Startling Insight #2:  The Good Samaritan is about Justice

Honestly the Good Samaritan isn’t a Sunday School story.  A man is brutally beaten, stripped and left for dead.  This isn’t a snatch and grab or a simple mugging.  The robbers took the man’s dignity along with all his possessions.

Dr. Martin Luther King Jr’s final mountaintop speech examined the Good Samaritan.  He surmised the Priest and Levite may have been afraid of the robbers.  Fear prevented them from helping a neighbor.  “If I stop what will happen to me?”  But the Samaritan reversed the question, “If I don’t stop what will happen to him.”

Not only was injustice perpetrated against the injured man, but further injustice was served as good men did nothing but walk past.  Every second in America someone is passed by who needs legal help.  One in three Americans cannot afford an attorney and consequently we rank 97th out of 113 nations for providing affordable access to justice.

access to justice

Good lawyers too often walk past the opportunity to serve.  Fear from lack of knowledge, fear of the unknown, fear of time, all prevent them from serving.  What will happen to me if I stop?  What will happen to them if you don’t?

Living Justice

Lawyers have incredible opportunity to be Samaritans.  The Samaritans were the most hated group of the day and I think lawyers can relate.  But when that is the person who stops, the impact is significant.  The last person an under-resourced neighbor expects to pray for them is a lawyer.  Why would a lawyer leave their corner office to enter their neighborhood?  Why would Jesus leave the corner office of heaven to enter our neighborhood?  Justice compels love.

We need more lawyers to overcome fear, embrace faith, and be Good Samaritans reflecting the Great Samaritan.  Learn more by downloading our guide, How to have life-changing impact through legal ministry.
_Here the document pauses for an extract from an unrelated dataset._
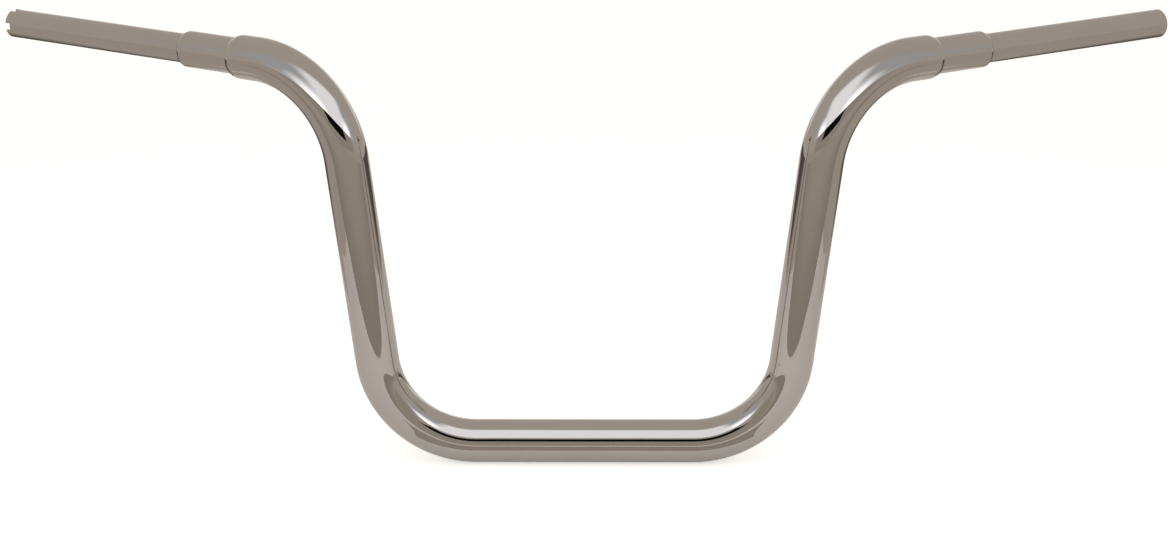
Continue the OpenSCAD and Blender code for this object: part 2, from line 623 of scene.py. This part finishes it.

Startling Insight #3:  The Good Samaritan is about Initiative

Our hero took initiative.  Not only did he stop from his busy schedule but he used the resources on hand – oil and bandages – to help a neighbor.  He took time to transport the man to an inn, spent the night ensuring his care, and provided two days wages promising more on his return.

While I equate the Samaritan to a lawyer because of his despised position, the reality is he was a traveling merchant.  Today business leaders have the same opportunity to impact neighbors in need.  We call these business leaders Torchbearers.  Our logo is diverse hands holding the light of Christ against the darkness of injustice.  Here’s how business leaders are doing this.

For a $5,000 one-time investment a new legal ministry launches.  The money is managed by GJI to provide a franchise tool kit, training, travel and support.  We cover insurance, establish a web site, send a banner and provide a custom database system for tracking impact.  The ministry is sustainable by collecting $30 dignity fees from clients.  One time investment, life-time of transformational impact.  Visit our site to learn more or e-mail me to explore further (bruce@gji.org).

I hope you will see the Gospel Justice and Initiative in the Good Samaritan story.  I pray you feel Jesus looking at you as he challenges you to Go and Do Likewise.